Analyst Ann Gilpin of Morningstar Inc. said A-B InBev has downplayed the rising stature of its New York office and the number of people it is moving there “due to the obvious sensitivity to their communities (in Belgium and St. Louis). I don’t think they would completely close St. Louis down or uproot it, but for all intents and purposes, I think New York will be at least a co-North American headquarters.”
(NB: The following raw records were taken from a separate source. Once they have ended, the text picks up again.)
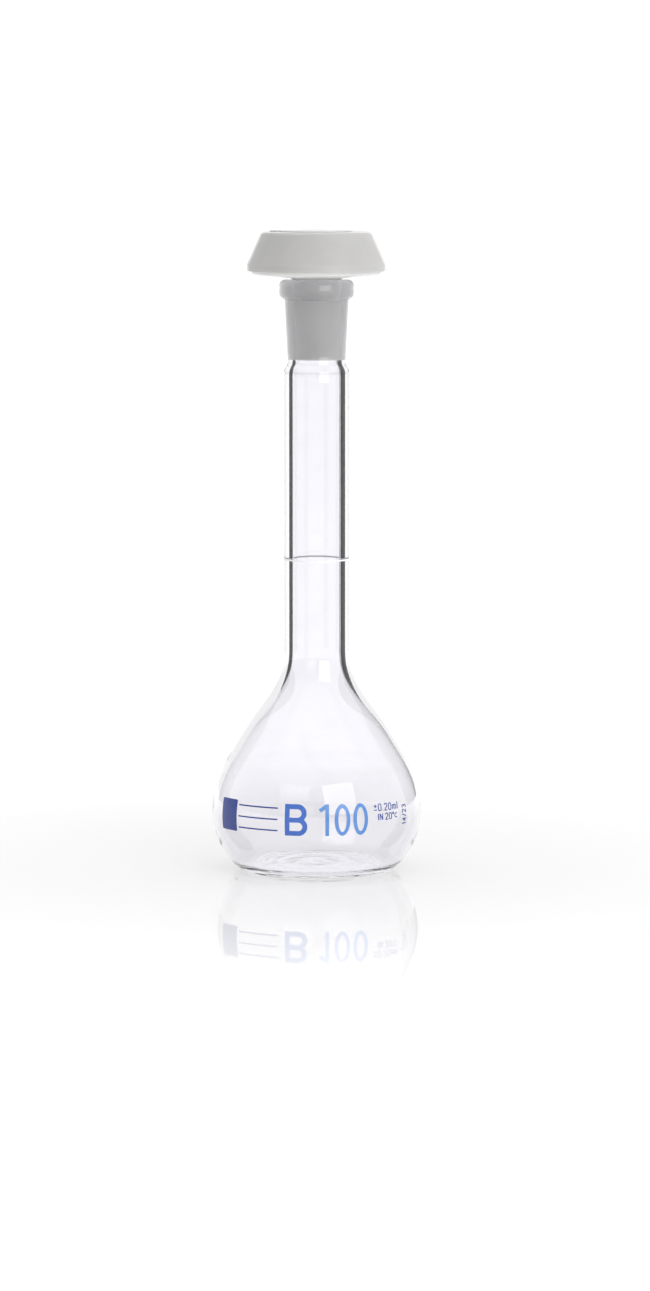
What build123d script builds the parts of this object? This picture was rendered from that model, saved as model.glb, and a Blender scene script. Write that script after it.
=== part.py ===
"""Volumetric flask, 100 ml, with a 14/23 ground socket and a hollow polyethylene stopper.

Millimetres, +Z up.  The origin is the middle of the foot, on the bench.  The enamel
marks face -Y.  The glass is made the way it is sealed up: a blown bulb, a neck tube
and a ground socket.  The stopper is two mouldings, a dished plug and a conical cap.
"""

import os
from math import cos, hypot, sin, sqrt

from build123d import *

os.makedirs("parts", exist_ok=True)

# ---- glass -------------------------------------------------------------------
BELLY_D = 60.1            # widest point of the bulb
BULB_H = 64.0             # bench to the start of the straight neck
FOOT_D = 40.8             # outer edge of the flat ring that the flask stands on
FOOT_RING_W = 3.0         # width of that ring
PUSH_UP = 0.9             # rise of the middle of the base
BULB_WALL = 1.2
BASE_WALL = 1.45
NECK_D = 18.8
NECK_BORE = 14.0
NECK_L = 79.4             # straight part of the neck
SHOULDER_L = 3.1          # where the neck is drawn in to the socket
DRAW_LAG = 0.6            # the bore starts to narrow this far below the outside
RING_MARK_Z = 89.9        # height of the 100 ml line

# ---- ground socket 14/23 -----------------------------------------------------
SOCKET_BORE = 14.5        # at the mouth
TAPER = 0.1               # change of diameter over length
SOCKET_L = 23.0           # ground length
SOCKET_LAND = 0.5         # plain glass below the ground length
SOCKET_WALL = 2.15
BEAD_D = 21.5
BEAD_H = 5.6
BEAD_ROUND = 1.35
SHANK_ROUND = 0.5         # where the socket's outside meets the bead
MOUTH_ROUND = 0.25        # fire-polished edge of the bore

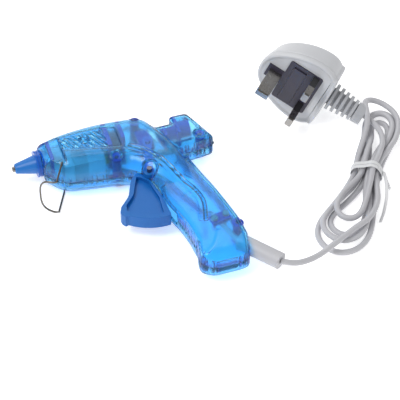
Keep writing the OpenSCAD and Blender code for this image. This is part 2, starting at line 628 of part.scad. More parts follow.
module on_plug() translate([plug_at[0] - origin_x, plug_at[1] - origin_y, plug_rest + 0.02])
    rotate([0, 0, plug_turn]) rotate([90 - plug_draft, 0, 0]) rotate([0, 0, -plug_taper]) children();
module pin_slots(gap) {
    translate([earth_x - 4 - gap, -2 - gap, -10]) cube([8 + 2 * gap, 4 + 2 * gap, 60]);
    for (s = [-1, 1]) translate([pin_x - 2 - gap, s * pin_pitch / 2 - 3.175 - gap, -10])
        cube([4 + 2 * gap, 6.35 + 2 * gap, 60]);
}
module face_shape() polygon([[earth_x - 5.7, -4.7], [earth_x + 4.4, -4.7], [earth_x + 4.4, -14],
    [earth_x + 5.4, -15], [pin_x + 3.1, -15], [pin_x + 4.1, -14], [pin_x + 4.1, 14],
    [pin_x + 3.1, 15], [earth_x + 5.4, 15], [earth_x + 4.4, 14], [earth_x + 4.4, 4.7],
    [earth_x - 5.7, 4.7]]);
fuse_at = [1, 0];
fuse_l = 26;
fuse_w = 8.2;
fuse_depth = 8.6;
module plug_body() color([0.80, 0.81, 0.82]) on_plug() difference() {
    hull() {
        translate([0, 0, -rim_t]) linear_extrude(rim_t) polygon(plug_points);
        translate([back_shift, 0, -plug_t]) linear_extrude(1) scale([back_scale, back_scale])
            polygon(plug_points);
    }
    translate([0, 0, -face_t]) linear_extrude(10) face_shape();
    pin_slots(run_gap / 2);
    translate([fuse_at[0] - fuse_w / 2 - 0.15, -fuse_l / 2 - 0.15, -fuse_depth - 0.3])
        cube([fuse_w + 0.3, fuse_l + 0.3, 20]);
    translate([plug_front - 5, 0, guard_z]) rotate([0, 90, 0]) cylinder(d = 8.1, h = 10);
}
module plug_face() color([0.20, 0.19, 0.26]) on_plug() difference() {
    translate([0, 0, -face_t]) linear_extrude(face_t) face_shape();
    pin_slots(run_gap / 2);
    translate([fuse_at[0] - fuse_w / 2 - 0.15, -fuse_l / 2 - 0.15, -10])
        cube([fuse_w + 0.3, fuse_l + 0.3, 20]);
}
module pin_blade(w, t, l) {
    translate([-t / 2, -w / 2, -9]) cube([t, w, l + 8]);
    translate([-t / 2 + 0.5, -w / 2 + 0.5, l - 1 - eps]) cube([t - 1, w - 1, 1 + eps]);
}
module earth_pin() color("rosybrown") on_plug() translate([earth_x, 0, 0]) pin_blade(4, 8, pin_reach);
module line_pin(s) on_plug() translate([pin_x, s * pin_pitch / 2, 0]) difference() {
    pin_blade(6.35, 4, line_reach);
    translate([0, 0, 0.02]) difference() {
        translate([-4, -5, 0]) cube([8, 10, 9]);
        translate([-1.5, -2.7, -1]) cube([3, 5.4, 12]);
    }
}
module live_pin() color("rosybrown") line_pin(-1);
module neutral_pin() color("rosybrown") line_pin(1);
module pin_sleeves() color([0.10, 0.10, 0.11]) on_plug() for (s = [-1, 1])
    translate([pin_x, s * pin_pitch / 2, 0.04]) difference() {
        translate([-2, -3.175, 0]) cube([4, 6.35, 8.94]);
        translate([-1.52, -2.72, -1]) cube([3.04, 5.44, 12]);
    }
module fuse_carrier() color([0.16, 0.15, 0.20]) on_plug() translate([fuse_at[0], 0, -fuse_depth])
    difference() {
        translate([-fuse_w / 2, -fuse_l / 2, 0]) cube([fuse_w, fuse_l, fuse_depth + 0.3]);
        translate([-3.35, -12.75, -eps]) cube([6.7, 25.5, 6.6]);
        translate([-fuse_w / 2 - 1, fuse_l / 2 - 1.2, fuse_depth - 0.6]) cube([fuse_w + 2, 2, 2]);
    }
module fuse() color("white") on_plug() translate([fuse_at[0], 0, -fuse_depth + 3.3])
    rotate([90, 0, 0]) {
        translate([0, 0, -9.4]) cylinder(d = 5.6, h = 18.8);
        for (z = [-12.7, 6.6]) translate([0, 0, z]) cylinder(d = 6.3, h = 6.1);
    }
guard_z = -10.5;
guard_in = 4.9;
guard_l = 23.5;
fin_pitch = 3.55;
module flex_guard() color([0.80, 0.81, 0.82]) on_plug() translate([plug_front - guard_in, 0, guard_z])
    rotate([0, 90, 0]) difference() {
        union() {
            cylinder(d = 8, h = guard_in + 0.1);
            translate([0, 0, guard_in]) cylinder(d1 = 11, d2 = 9.4, h = guard_l - 4);
            for (k = [0 : 4]) translate([0, 0, guard_in + 1.3 + k * fin_pitch])
                cylinder(d = 17 - 0.9 * k, h = 1.7);
            translate([0, 0, guard_in + guard_l - 5.5]) cylinder(d1 = 12.8, d2 = 12.2, h = 5.5);
        }
        translate([0, 0, -1]) cylinder(r = cord_r + 0.05, h = 40);
    }

// Where the cord leaves the plug's guard, and which way it points there
function turn_z(v, a) = [v[0] * cos(a) - v[1] * sin(a), v[0] * sin(a) + v[1] * cos(a), v[2]];
function turn_x(v, a) = [v[0], v[1] * cos(a) - v[2] * sin(a), v[1] * sin(a) + v[2] * cos(a)];
function plug_way(v) = turn_z(turn_x(turn_z(v, -plug_taper), 90 - plug_draft), plug_turn);
guard_end = [plug_at[0], plug_at[1], plug_rest + 0.02] + plug_way([plug_front + guard_l, 0, guard_z]);
guard_way = plug_way([1, 0, 0]);

// Free cord: chosen points in the gun's own plane, heights above the surface
lead_points = [[relief_end[0], relief_end[1], body_hw], [126.4, -113.9, 13.1], [129.8, -114.4, 12.6],
    [135, -113.9, 11.2], [141, -112.6, 9], [147, -110.8, 6.8], [152, -108.9, 4.8],
    [157.2, -106.8, 3.6], [163, -104.8, 3.2]];
tail_points = [guard_end, guard_end + 2.4 * guard_way, [213.2, -22.6, 8.2], [214.4, -25.8, 6.8],
    [214.4, -30, 5.8], [213, -34.4, 5.2]];
module route(p) translate([-origin_x, -origin_y, 0]) tube(p, cord_d);
module cord_lead() color("gainsboro") route(smooth(lead_points, 4));
module cord_tail() color("gainsboro") route(smooth(tail_points, 3));

left_casing();
right_casing();
nozzle();
nozzle_sleeve();
front_collar();
melt_chamber();
ptc_heater();
heater_terminals();
heater_clip();
inlet_seal();
stick_guide();
feed_carriage();
grip_jaw();
jaw_pin();
return_spring();
trigger();
trigger_pin();
wire_stand();
casing_screws();
cord_clamp();
clamp_screws();
live_lead();
neutral_lead();
inner_cord();
strain_relief();
cord_lead();
cord_hank();
cord_tail();
hank_tie();
plug_body();
plug_face();
earth_pin();
live_pin();
neutral_pin();
pin_sleeves();
fuse_carrier();
fuse();
flex_guard();
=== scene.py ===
import math

import bmesh
import bpy
import numpy as np
from bpy.props import FloatProperty, FloatVectorProperty, IntProperty, PointerProperty
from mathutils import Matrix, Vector, geometry


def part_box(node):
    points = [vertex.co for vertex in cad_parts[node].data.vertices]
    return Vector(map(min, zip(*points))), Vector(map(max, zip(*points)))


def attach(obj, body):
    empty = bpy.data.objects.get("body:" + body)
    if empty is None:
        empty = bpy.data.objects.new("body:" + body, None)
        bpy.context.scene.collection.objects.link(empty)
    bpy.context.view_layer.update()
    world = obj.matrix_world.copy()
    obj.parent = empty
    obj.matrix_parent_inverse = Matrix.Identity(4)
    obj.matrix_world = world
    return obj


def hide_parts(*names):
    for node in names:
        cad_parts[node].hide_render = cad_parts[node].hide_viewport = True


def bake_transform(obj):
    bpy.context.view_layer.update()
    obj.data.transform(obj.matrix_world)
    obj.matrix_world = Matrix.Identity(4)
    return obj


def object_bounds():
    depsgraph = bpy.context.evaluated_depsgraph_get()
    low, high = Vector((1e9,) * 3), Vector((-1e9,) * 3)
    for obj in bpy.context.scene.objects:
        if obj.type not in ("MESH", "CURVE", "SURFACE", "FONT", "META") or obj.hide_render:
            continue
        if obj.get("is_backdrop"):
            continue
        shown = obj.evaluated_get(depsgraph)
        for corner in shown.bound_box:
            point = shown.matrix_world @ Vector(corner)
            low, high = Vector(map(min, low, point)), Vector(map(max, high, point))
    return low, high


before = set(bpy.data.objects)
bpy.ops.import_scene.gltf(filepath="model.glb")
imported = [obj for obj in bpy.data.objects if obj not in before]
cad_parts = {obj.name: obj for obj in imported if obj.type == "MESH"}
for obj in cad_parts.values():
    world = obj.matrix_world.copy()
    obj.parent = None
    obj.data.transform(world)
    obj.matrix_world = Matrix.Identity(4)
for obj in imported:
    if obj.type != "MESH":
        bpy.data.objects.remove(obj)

bl_info = {
    "name": "Glue Gun Looks",
    "version": (1, 0, 0),
    "blender": (4, 5, 0),
    "location": "View3D > Sidebar > Glue Gun",
    "description": "Looks of a translucent glue gun with its coiled flex and plug",
    "category": "Object",
}

MM = 0.001
# The gun's own coordinates: x back from the nozzle's tip, y up, h out from the mid-plane, in mm
ORIGIN = np.array((57.9, -46.91, -13.2))
# The coil's own coordinates: x towards its head, y towards the plug, z above the surface, in mm
TIE_AT = np.array((199.4, -52.9))
COIL_X = np.array((0.4802, 0.8771))
COIL_Y = np.array((-0.8771, 0.4802))


# ---------------------------------------------------------------- helpers
def place(points):
    """Gun coordinates in mm to the part's frame in metres."""
    return (np.atleast_2d(np.asarray(points, float)) - ORIGIN) * MM


def coil(points):
    """Coil coordinates in mm to the part's frame in metres."""
    p = np.atleast_2d(np.asarray(points, float))
    xy = TIE_AT + p[:, :1] * COIL_X + p[:, 1:2] * COIL_Y
    return place(np.column_stack([xy, p[:, 2] + ORIGIN[2]]))


def smooth(points, k=8, closed=False):
    """Catmull-Rom run through the points, k steps to each span."""
    p = np.asarray(points, float)
    if closed:
        p = np.vstack([p[-1:], p, p[:2]])
    else:
        p = np.vstack([2 * p[:1] - p[1:2], p, 2 * p[-1:] - p[-2:-1]])
    t = (np.arange(k) / k)[:, None]
    rows = [
        0.5 * (2 * b + (c - a) * t + (2 * a - 5 * b + 4 * c - d) * t**2 + (3 * b - a - 3 * c + d) * t**3)
        for a, b, c, d in zip(p[:-3], p[1:-2], p[2:-1], p[3:])
    ]
    run = np.vstack(rows)
    return run if closed else np.vstack([run, p[-2:-1]])


def resample(points, step):
    p = np.asarray(points, float)
    s = np.concatenate([[0], np.cumsum(np.linalg.norm(np.diff(p, axis=0), axis=1))])
    n = max(2, int(round(s[-1] / step)) + 1)
    t = np.linspace(0, s[-1], n)
    return np.column_stack([np.interp(t, s, p[:, i]) for i in range(p.shape[1])])


def add_mesh(name, verts, faces, body, material, angle=38):
    """A piece from points in the part's frame, shaded smooth but for its edges."""
    mesh = bpy.data.meshes.new(name)
    mesh.from_pydata([tuple(map(float, v)) for v in verts], [], [tuple(map(int, f)) for f in faces])
    mesh.materials.append(material)
    bm = bmesh.new()
    bm.from_mesh(mesh)
    bmesh.ops.recalc_face_normals(bm, faces=bm.faces)
    limit = math.radians(angle)
    for e in bm.edges:
        e.smooth = len(e.link_faces) != 2 or e.calc_face_angle(0) < limit
    for f in bm.faces:
        f.smooth = True
    bm.to_mesh(mesh)
    bm.free()
    obj = bpy.data.objects.new(name, mesh)
    bpy.context.scene.collection.objects.link(obj)
    if body:
        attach(obj, body)
    return obj


def frames(path):
    """Tangent, side and up directions along a path, carried without twist."""
    d = np.gradient(path, axis=0)
    d /= np.linalg.norm(d, axis=1)[:, None]
    up = np.array((0.0, 0.0, 1.0)) if abs(d[0, 2]) < 0.9 else np.array((1.0, 0.0, 0.0))
    sides, ups = [], []
    for t in d:
        side = np.cross(t, up)
        side /= np.linalg.norm(side)
        up = np.cross(side, t)
        sides.append(side)
        ups.append(up)
    return d, np.array(sides), np.array(ups)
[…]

St. Louis’ status as A-B InBev’s North American headquarters remains significant. North American zone president Luiz Fernando Edmond and Anheuser-Busch subsidiary president Dave Peacock are based here with a team of 12 senior executives responsible for brewing, marketing, and selling Budweiser and other brands across the continent. That’s no small task considering Anheuser-Busch still holds a nearly 50 percent share of the U.S. beer market and accounts for more than 40 percent of A-B InBev’s total earnings.
“St. Louis is now home to the largest division of one of the world’s top-five consumer-product companies,” Peacock said. “Certain corporate responsibilities are based in our global offices, but the day-to-day business decisionmaking and strategies are handled at the zone level. Some global functions, including global brands and areas of people support, also are based in St. Louis, where there are strong resources.”
But the Big Apple’s gravitational pull continues to raise questions about the future roles of St. Louis and Leuven, particularly when Brito, a Stanford-educated Brazilian, presumably has few deep-seated ties to either city.